Very rarely do I turn something in to an analyst or client and say “There it is, it’s done, it’s good.” Usually, I’m asking them what they think. I’m not going to get offended if they don’t like it. I spent four years in art school getting my personal work torn to shreds, I can handle constructive criticism.
D: That’s the challenge of balancing the creative with the technical, right?
B: I think so. About 30 to 40 percent of the work is on the creative side right now. The rest is mostly landing page and banners. For banner ads, you have to make about six different sizes, in [Adobe] Illustrator, primarily. Landing pages don’t take that much time. Unbounce is great. If I were coding all those by hand like a maniac…
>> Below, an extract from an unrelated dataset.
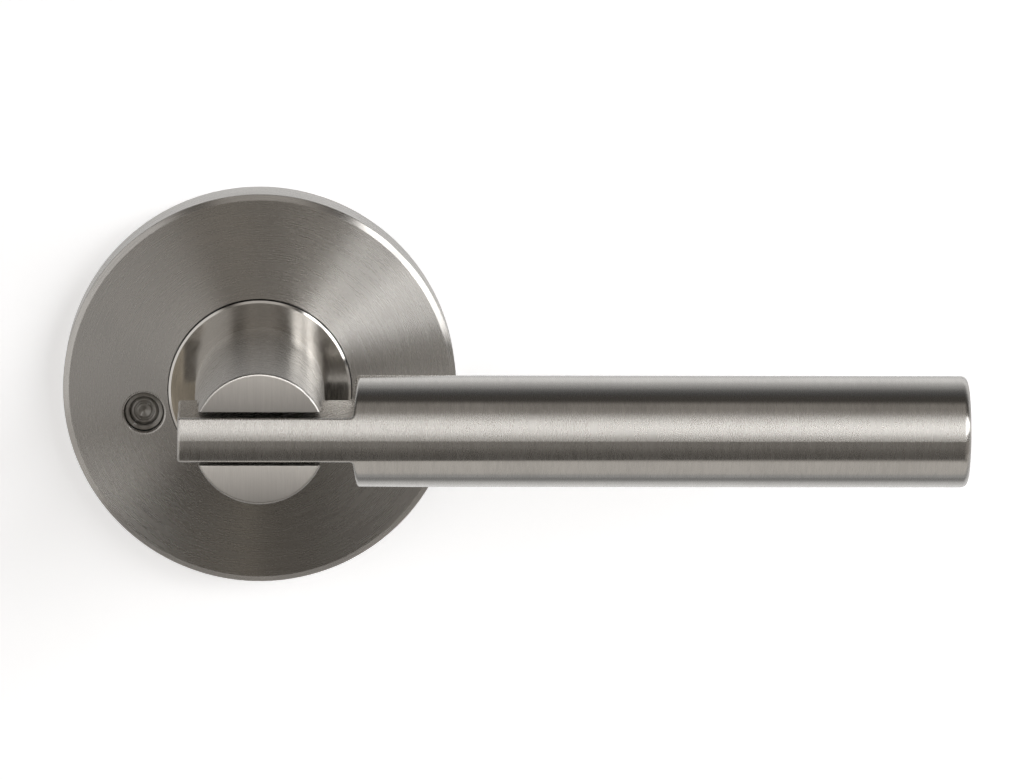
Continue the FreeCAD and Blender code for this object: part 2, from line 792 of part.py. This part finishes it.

I will always enjoy the more heady, creative projects. But for now, it’s a good balance. Sometimes, I don’t want to work on something so open-ended. I want to sit down, put on headphones, and make some ads.
D: So if it were purely creative…
B: I might get more burnt out more quickly, which is probably why I haven’t so far.
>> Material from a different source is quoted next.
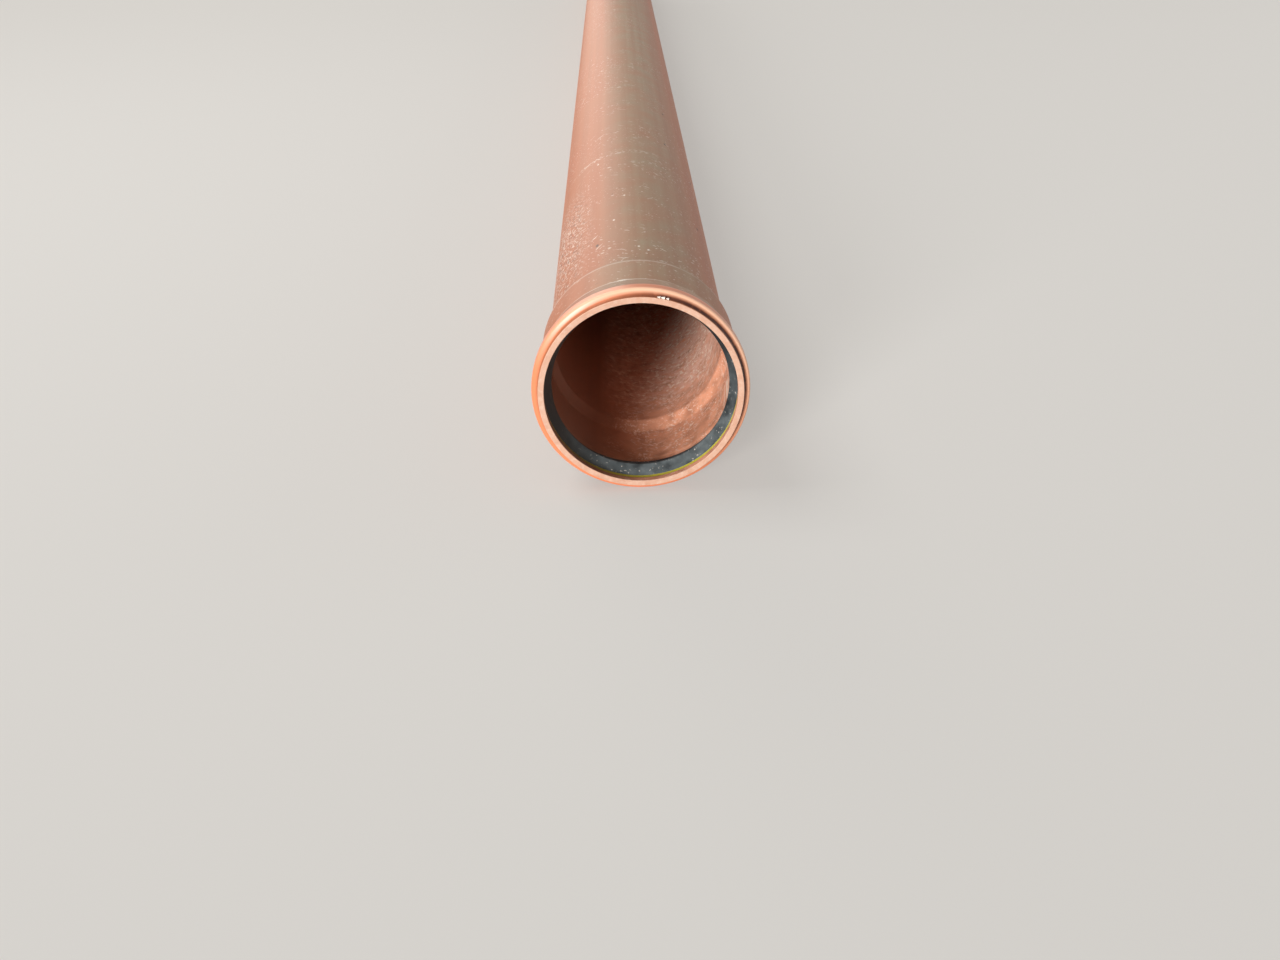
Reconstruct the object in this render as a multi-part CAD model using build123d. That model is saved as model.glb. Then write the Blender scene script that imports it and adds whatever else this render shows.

D: You probably have other creative friends. Do they ask you about your job? Do you feel proud of the work you do?
B: When I was in the middle of my college career, a lot of people would say, “I’m never selling out. I’m going to make art for the rest of my life, and do my own series, and go in this gallery and that one,” and they quickly realize it’s not easy to make that lifestyle financially sustainable.
I’m grateful and proud to be doing work that is creatively stimulating, to be honing my skills every day. It’s improved the quality of my creative pursuits outside of Workshop.
I’m extremely proud to say I work as a graphic designer at this company. I love making stuff, and every day I come to work and I make stuff, whether that’s a goofy video for Workshop or simple banner ads.
If this were a very buttoned-up place, I might not enjoy it as much. But I love doing the work I’m doing because of the place I’m doing it in and the people I’m doing it with.